Some companies just profit by people being on the web. Some big search companies who sell ads, and who really like Jimmy. These, or this, big company wants all info on the web, but they don't want people to get spooked, so they get Jimmy to host the data, and they spend their time selling ads, and giving Jimmy the kick backs.
By the way, free web hosting sounds different than "here's your personal wiki page, good luck maintaining it."
Anyway, that's just one way the could make a buck.
I work at a place that went through bankruptcy in the dot-com bust. I was talking to a vendor the other day who said - "Oh, I remember you guys - you placed an order with us for $100K worth of computers and declared bankruptcy two days later. If you hadn't paid me I would have gone out of business!"
So in Web 2.0 - I'll unclog your toilet. Cash in advance.
How about he goes and uses some of this magical free hosting space to enable more articles on wikipedia to survive their deletion process?
Well, of course. Here's a great Order of the Stick comic that illustrates the point quite well. =)
I'm not bitter, I'm just unsweetened.
In point of fact, Wales has done us -- all of us -- a major favor with the Wikipedia. He didn't have to. I'm inclined to cut Wales some slack on this. Let's see what the man is up to before we condemn him.
You can't see ANYTHING from a car, You've got to get out of the goddamned contraption and walk...Edward Abbey
But I hope they do something about people deleting my site over and over again and replacing it with some crap.
My site (If it hasn't been deleted!)
Just kidding/avoiding a troll-mod!
I hate grammar Nazi's.
They are setting up a "digg" like service that you can use and keep the ad revenue for yourself. It's not general web hosting (or even wiki hosting, per say).

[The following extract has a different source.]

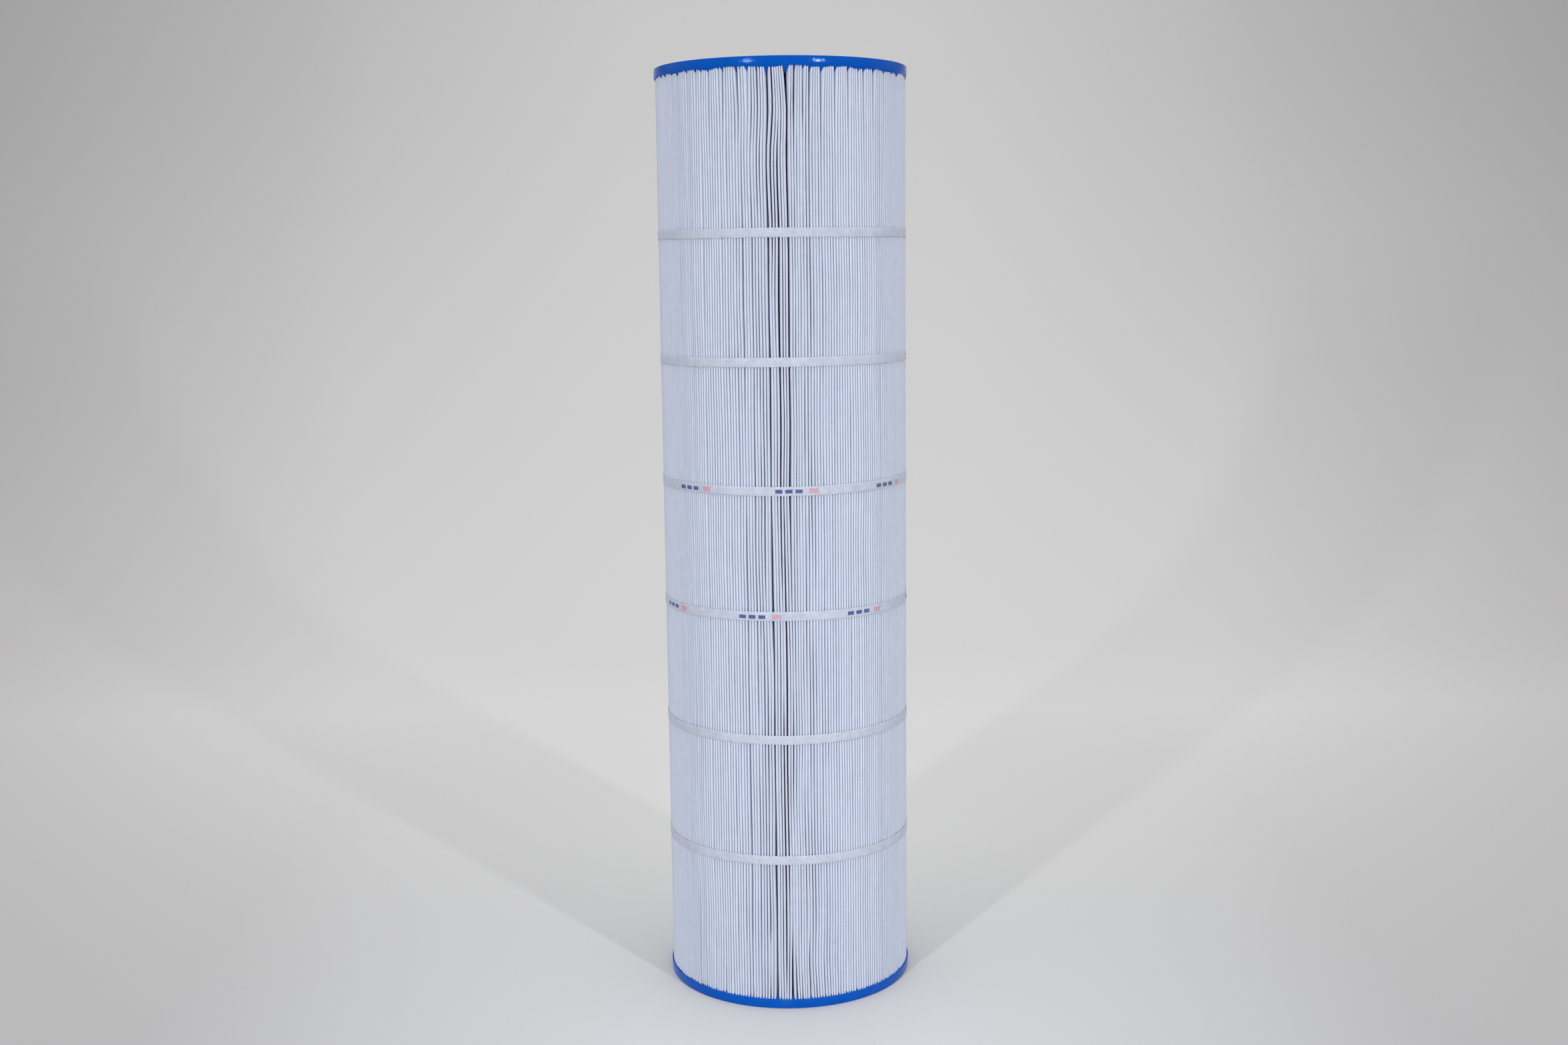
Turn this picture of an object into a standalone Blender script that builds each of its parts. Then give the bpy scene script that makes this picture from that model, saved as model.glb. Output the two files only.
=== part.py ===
"""Pleated filter cartridge for a pool or spa filter tank.

Two moulded end caps hold a perforated core tube and a ring of pleated polyester
cloth between them. Six ribbons of the same cloth run round the tips of the pleats
and keep them evenly spaced. Water comes in through the pleats, passes the holes of
the core and leaves through the bore at either end.

Metres, +Z up along the axis, origin at the centre of the bottom cap's outer face.
"""

import math

import bmesh
import bpy
from mathutils import Matrix

# The whole cartridge: the 7 inch by 26 inch size with a 3 inch bore.
CAP_RADIUS = 0.0893
HEIGHT = 0.660
BORE_RADIUS = 0.0381
GAP = 0.0003  # between two pieces that touch
SEGMENTS = 48  # facets of a cap or a ribbon

# End cap. Heights are measured from the cap's outer face, towards the pleats.
RIM_HEIGHT = 0.0064
RIM_WALL = 0.00073
RIM_ROUND = 0.0008
FLOOR_HEIGHT = 0.0032
SEAL_OUTER_RADIUS = 0.0475
SEAL_CHAMFER = 0.001
RIB_INNER_RADIUS = 0.0515
RIB_OUTER_RADIUS = 0.0545
LAND_INNER_RADIUS = 0.0815
FACE_RECESS = 0.001
RECESS_DRAFT = 0.0005
COLLAR_WALL = 0.0016

# Core tube, with staggered rows of round holes.
CORE_SEGMENTS = 24
CORE_INNER_RADIUS = 0.0386
CORE_WALL = 0.0029
HOLE_RADIUS = 0.0070
HOLE_SIDES = 8
HOLES_PER_ROW = 6
HOLE_ROWS = 17
FIRST_ROW_MARGIN = 0.034

# Pleated cloth.
PLEAT_COUNT = 256
PLEAT_TIP_RADIUS = 0.08827
PLEAT_ROOT_RADIUS = 0.0438
CLOTH_THICKNESS = 0.00042
TIP_HALF_WIDTH = 0.0006
ROOT_HALF_WIDTH = 0.00045

# Ribbons round the pleats.
BAND_COUNT = 6
BAND_WIDTH = 0.00635
BAND_THICKNESS = 0.0003
BAND_PITCH = 0.0872
FIRST_BAND_HEIGHT = 0.1090
LAP_LENGTH = 0.014
LAP_STAGGER = math.radians(14)

CORE_OUTER_RADIUS = CORE_INNER_RADIUS + CORE_WALL
BAND_INNER_RADIUS = PLEAT_TIP_RADIUS + GAP
INSIDE_BOTTOM = FLOOR_HEIGHT + GAP
INSIDE_TOP = HEIGHT - INSIDE_BOTTOM


# --- scene helpers ---------------------------------------------------------------


def clear_scene():
    """Removes every object that a new Blender file starts with."""
    for obj in list(bpy.data.objects):
        bpy.data.objects.remove(obj, do_unlink=True)


def new_collection(name, hidden=False):
    """A collection in the scene; a hidden one holds the cutters."""
    collection = bpy.data.collections.new(name)
    bpy.context.scene.collection.children.link(collection)
    collection.hide_render = hidden
    return collection


def new_material(name, colour, roughness, metallic=0.0):
    """A plain Principled BSDF material."""
    material = bpy.data.materials.new(name)
    material.use_nodes = True
    shader = material.node_tree.nodes["Principled BSDF"]
    shader.inputs["Base Color"].default_value = (*colour, 1.0)
    shader.inputs["Roughness"].default_value = roughness
    shader.inputs["Metallic"].default_value = metallic
    return material


def add_object(name, data, collection, material=None):
    """Puts mesh or curve data in the scene as an object with one material."""
    obj = bpy.data.objects.new(name, data)
    collection.objects.link(obj)
    if material is not None:
        data.materials.append(material)
    return obj


def on_circle(radius, angle):
    """A point on a circle round the axis, in the XY plane."""
    return radius * math.cos(angle), radius * math.sin(angle)


def shade_round(mesh):
    """Smooth shading that keeps the edges of a turned piece crisp."""
    mesh.shade_smooth()
    mesh.set_sharp_from_angle(angle=math.radians(30))


# --- shape helpers ---------------------------------------------------------------


def turned(name, profile, collection, material, segments=SEGMENTS):
    """A ring turned from a closed profile of (radius, height) points.

    The profile runs down its outer side, in along the bottom and back up inside.
    """
    section = bpy.data.meshes.new(name + "_section")
    points = [(radius, 0.0, height) for radius, height in profile]
    edges = [(i, (i + 1) % len(points)) for i in range(len(points))]
    section.from_pydata(points, edges, [])
    obj = add_object(name, section, collection)
    screw = obj.modifiers.new("Turn", "SCREW")
    screw.steps = segments
    screw.render_steps = segments
    screw.use_merge_vertices = True
    screw.merge_threshold = 0.00001
    evaluated = obj.evaluated_get(bpy.context.evaluated_depsgraph_get())
    obj.data = bpy.data.meshes.new_from_object(evaluated)
    obj.modifiers.clear()
    obj.data.materials.append(material)
    shade_round(obj.data)
    return obj


def extruded(name, outlines, thickness, collection, material):
    """A flat plate: the first outline's area less the others', centred on its height."""
    curve = bpy.data.curves.new(name, "CURVE")
    curve.dimensions = "2D"
    curve.fill_mode = "BOTH"
    curve.extrude = thickness / 2
    for outline in outlines:
        spline = curve.splines.new("POLY")
        spline.points.add(len(outline) - 1)
        for point, (x, y) in zip(spline.points, outline):
            point.co = (x, y, 0.0, 1.0)
        spline.use_cyclic_u = True
    shape = bpy.data.objects.new(name + "_outline", curve)
    mesh = bpy.data.meshes.new_from_object(shape)
    bpy.data.objects.remove(shape)
    bpy.data.curves.remove(curve)
    weld_mesh(mesh)
    shade_round(mesh)
    return add_object(name, mesh, collection, material)


def weld_mesh(mesh):
    """Joins the loose caps of a filled curve to its sides, with all faces out."""
    work = bmesh.new()
    work.from_mesh(mesh)
    bmesh.ops.remove_doubles(work, verts=work.verts, dist=0.00001)
    bmesh.ops.recalc_face_normals(work, faces=work.faces)
    work.to_mesh(mesh)
    work.free()


# --- end caps --------------------------------------------------------------------


def rounded_foot():
    """The outer edge of the cap's face, a quarter circle from the side to the face."""
    steps = 3
    centre_radius = CAP_RADIUS - RIM_ROUND
    points = []
    for i in range(steps + 1):
        angle = -math.pi / 2 * i / steps
        radius = centre_radius + RIM_ROUND * math.cos(angle)
        height = RIM_ROUND + RIM_ROUND * math.sin(angle)
        points.append((radius, height))
    return points


def cap_profile():
    """The bottom cap's section: rim, outer face with its seal land, bore and floor."""
    collar_inner = CORE_OUTER_RADIUS + GAP
    collar_outer = collar_inner + COLLAR_WALL
    rim_inner = CAP_RADIUS - RIM_WALL
    outer_side = [(CAP_RADIUS, RIM_HEIGHT)] + rounded_foot()
    face = [
        (LAND_INNER_RADIUS, 0.0),
        (LAND_INNER_RADIUS - RECESS_DRAFT, FACE_RECESS),
        (RIB_OUTER_RADIUS + RECESS_DRAFT, FACE_RECESS),
        (RIB_OUTER_RADIUS, 0.0),
        (RIB_INNER_RADIUS, 0.0),
        (RIB_INNER_RADIUS - RECESS_DRAFT, FACE_RECESS),
        (SEAL_OUTER_RADIUS + RECESS_DRAFT, FACE_RECESS),
        (SEAL_OUTER_RADIUS, 0.0),
        (BORE_RADIUS + SEAL_CHAMFER, 0.0),
    ]
    bore = [(BORE_RADIUS, SEAL_CHAMFER), (BORE_RADIUS, FLOOR_HEIGHT)]
    inside = [
        (collar_inner, FLOOR_HEIGHT),
        (collar_inner, RIM_HEIGHT),
        (collar_outer, RIM_HEIGHT),
        (collar_outer, FLOOR_HEIGHT),
        (rim_inner, FLOOR_HEIGHT),
        (rim_inner, RIM_HEIGHT),
    ]
    return outer_side + face + bore + inside


def make_end_caps(collection, material):
    """The two caps are the same moulding; the top one is turned over."""
    turned("bottom_end_cap", cap_profile(), collection, material)
    top = turned("top_end_cap", cap_profile(), collection, material)
    top.location.z = HEIGHT
    top.rotation_euler.x = math.pi


# --- core tube -------------------------------------------------------------------


def make_hole_cutter(collection):
    """One short rod through the core's wall for each hole, all in one mesh."""
    mesh = bpy.data.meshes.new("core_hole_cutter")
    work = bmesh.new()
    middle_radius = CORE_INNER_RADIUS + CORE_WALL / 2
    row_pitch = (HEIGHT - 2 * FIRST_ROW_MARGIN) / (HOLE_ROWS - 1)
    hole_angle = 2 * math.pi / HOLES_PER_ROW
    lie_down = Matrix.Rotation(math.pi / 2, 4, "Y")
    for row in range(HOLE_ROWS):
        height = FIRST_ROW_MARGIN + row * row_pitch
        for hole in range(HOLES_PER_ROW):
            angle = (hole + (row % 2) / 2) * hole_angle
            place = Matrix.Rotation(angle, 4, "Z") @ Matrix.Translation((middle_radius, 0, height))
            bmesh.ops.create_cone(
                work,
                cap_ends=True,
                segments=HOLE_SIDES,
                radius1=HOLE_RADIUS,
                radius2=HOLE_RADIUS,
                depth=3 * CORE_WALL,
                matrix=place @ lie_down,
            )
    work.to_mesh(mesh)
    work.free()
    cutter = add_object("core_hole_cutter", mesh, collection)
    cutter.hide_render = True
    cutter.display_type = "WIRE"
    return cutter


def make_core_tube(collection, cutters, material):
    """A tube that stands between the caps' floors, inside their collars."""
    profile = [
        (CORE_OUTER_RADIUS, INSIDE_TOP),
        (CORE_OUTER_RADIUS, INSIDE_BOTTOM),
        (CORE_INNER_RADIUS, INSIDE_BOTTOM),
        (CORE_INNER_RADIUS, INSIDE_TOP),
    ]
    core = turned("core_tube", profile, collection, material, CORE_SEGMENTS)
    holes = core.modifiers.new("Holes", "BOOLEAN")
    holes.operation = "DIFFERENCE"
    holes.solver = "EXACT"
    holes.object = make_hole_cutter(cutters)


# --- pleated cloth ---------------------------------------------------------------


def pleat_outlines():
    """The cloth's outer and inner sides, as it zigzags once round the axis.

    Each pleat has a narrow flat tip outside and a narrow flat root inside. A crease
    is a single point on the side of the cloth that it folds towards.
    """
    outer, inner = [], []
    step = 2 * math.pi / PLEAT_COUNT
    tip_angle = TIP_HALF_WIDTH / PLEAT_TIP_RADIUS
    root_angle = ROOT_HALF_WIDTH / PLEAT_ROOT_RADIUS
    for pleat in range(PLEAT_COUNT):
        middle = pleat * step
        valley = middle + step / 2
        outer.append(on_circle(PLEAT_TIP_RADIUS, middle - tip_angle))
        outer.append(on_circle(PLEAT_TIP_RADIUS, middle + tip_angle))
        outer.append(on_circle(PLEAT_ROOT_RADIUS + CLOTH_THICKNESS, valley))
        inner.append(on_circle(PLEAT_TIP_RADIUS - CLOTH_THICKNESS, middle))
        inner.append(on_circle(PLEAT_ROOT_RADIUS, valley - root_angle))
        inner.append(on_circle(PLEAT_ROOT_RADIUS, valley + root_angle))
    return outer, inner


def make_pleated_media(collection, material):
    """One long strip of cloth, folded into pleats and joined end to end."""
    length = INSIDE_TOP - INSIDE_BOTTOM
    media = extruded("pleated_media", pleat_outlines(), length, collection, material)
    media.location.z = HEIGHT / 2


# --- ribbons ---------------------------------------------------------------------


def band_outlines(lap_middle):
    """The ribbon's outer side, with the raised step of its lap joint, and its inner side."""
    inner_radius = BAND_INNER_RADIUS
    outer_radius = inner_radius + BAND_THICKNESS
    lap_radius = outer_radius + BAND_THICKNESS
    lap_half = LAP_LENGTH / 2 / outer_radius
    step = 2 * math.pi / SEGMENTS
    lap_ends = (lap_middle - lap_half, lap_middle + lap_half)
    outer = [
        on_circle(outer_radius, lap_ends[0]),
        on_circle(lap_radius, lap_ends[0]),
        on_circle(lap_radius, lap_middle),
        on_circle(lap_radius, lap_ends[1]),
        on_circle(outer_radius, lap_ends[1]),
    ]
    outer += [
        on_circle(outer_radius, lap_middle + i * step) for i in range(2, SEGMENTS - 1)
    ]
    inner = [on_circle(inner_radius, lap_middle + i * step) for i in range(SEGMENTS)]
    return outer, inner


def make_bands(collection, material):
    """Six ribbons, evenly spaced up the pleats, with their laps staggered at the back."""
    for i in range(BAND_COUNT):
        lap_middle = math.pi / 2 + (i - (BAND_COUNT - 1) / 2) * LAP_STAGGER
        band = extruded(
            f"band_{i + 1}", band_outlines(lap_middle), BAND_WIDTH, collection, material
        )
        band.location.z = FIRST_BAND_HEIGHT + i * BAND_PITCH


def main():
    clear_scene()
    parts = new_collection("filter_cartridge")
    cutters = new_collection("cutters", hidden=True)
    cap_blue = new_material("cap_polyurethane", (0.0, 0.07, 0.42), 0.35)
    core_white = new_material("core_pvc", (0.80, 0.80, 0.78), 0.45)
    cloth = new_material("media_polyester", (0.66, 0.70, 0.80), 0.80)
    ribbon = new_material("band_polyester", (0.72, 0.75, 0.82), 0.75)
    make_end_caps(parts, cap_blue)
    make_core_tube(parts, cutters, core_white)
    make_pleated_media(parts, cloth)
    make_bands(parts, ribbon)


main()
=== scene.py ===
"""The looks of a pleated pool and spa filter cartridge.

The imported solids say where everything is. This script builds the cloth pleat by
pleat, pots its ends in the two blue caps, wraps the six ribbons round the tips,
and gives every surface its material. Metres, +Z up, the front towards -Y.
"""

import math

import bmesh
import bpy
import numpy as np
from mathutils import Matrix, Vector


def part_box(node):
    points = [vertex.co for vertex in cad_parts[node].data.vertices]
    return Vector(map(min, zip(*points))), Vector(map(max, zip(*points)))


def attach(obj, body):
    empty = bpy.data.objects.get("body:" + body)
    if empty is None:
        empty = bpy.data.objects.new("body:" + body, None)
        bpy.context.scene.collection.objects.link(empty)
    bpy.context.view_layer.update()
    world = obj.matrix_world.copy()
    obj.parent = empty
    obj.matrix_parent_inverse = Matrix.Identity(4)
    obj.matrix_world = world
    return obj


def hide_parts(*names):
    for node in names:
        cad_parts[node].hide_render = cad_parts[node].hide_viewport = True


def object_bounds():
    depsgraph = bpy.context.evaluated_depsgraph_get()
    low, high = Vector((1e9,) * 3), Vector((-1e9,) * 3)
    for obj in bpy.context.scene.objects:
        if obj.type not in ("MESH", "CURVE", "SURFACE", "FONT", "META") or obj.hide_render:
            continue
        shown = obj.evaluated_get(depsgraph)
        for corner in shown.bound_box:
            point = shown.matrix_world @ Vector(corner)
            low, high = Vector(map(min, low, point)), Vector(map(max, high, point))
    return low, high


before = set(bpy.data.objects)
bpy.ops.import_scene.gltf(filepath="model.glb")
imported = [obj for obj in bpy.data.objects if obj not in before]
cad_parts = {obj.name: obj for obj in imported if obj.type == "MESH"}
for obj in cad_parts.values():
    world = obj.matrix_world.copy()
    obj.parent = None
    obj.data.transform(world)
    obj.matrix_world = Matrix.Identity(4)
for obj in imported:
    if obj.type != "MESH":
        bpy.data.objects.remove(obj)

CAD_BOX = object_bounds()
MM = 0.001

# The camera stands in front, above the middle, and looks slightly down.
CAMERA_DISTANCE = 1.2864
CAMERA_HEIGHT = 0.5264
CAMERA_YAW = -0.0007
CAMERA_PITCH = -0.1467
CAMERA_ROLL = -0.0118
CAMERA_LENS = 40.73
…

...registrants are forced into a list of categories and subcategories that were obviously created by someone who needs to get out a little more. Examples:
There's Christianity, Islam, "Jewish" and Hinduism, but no Buddhism?!?
Under music, there are no subcategories for any particular instrument, only 12 genres-- no old-time country or polka?!?
I think the "business model" is also apparent from the registration form: Make it too confusing to collect! There's a field called "google ad code", whose so-called help explains: "enter your google ad code to receive 100% of the revenue from your Openserve". No word on where to get this google ad code or whether they mean "code" in the sense of "account number", in the sense of "program source", or in the sense of "ordinance." (I'm guessing not the last.)
Wow, free web hosting! How could it fail?
https://www.eff.org/https-everywhere
Wow, all we need is 3 days of Python and (iPod) Music (in Silicon Valley).
There's another wiki that's just getting started, called http://www.centiare.com/. It's much like Wikipedia, but with two HUGE differences:
(A) If you're a business, organization, or individual, there is ownership of your Directory page. No more vandals saying you went bankrupt because you lost a pickle-eating contest.
(B) Semantic tagging. If you know what this means, I needn't say more. If you don't know what it means, check out the ASK query at the bottom of http://www.centiare.com/Portal:List, and you should begin to understand the wild potential of semantic tags in a wiki environment.
Jimmy Wales did a wonderful thing by co-creating Wikipedia; but in his pursuit of "Neutral Point of View" and eliminating all appearances of "conflict of interest", he's lost sight of the fact that 95% of editors of Wikipedia have a point of view and/or a conflict of interest. They are all welcome at Centiare.com.
Ah... I still remember all my Buffy fan sites hosted on the late XOOM that died, when the company decided to out on the web-serving, suddenly and without notice.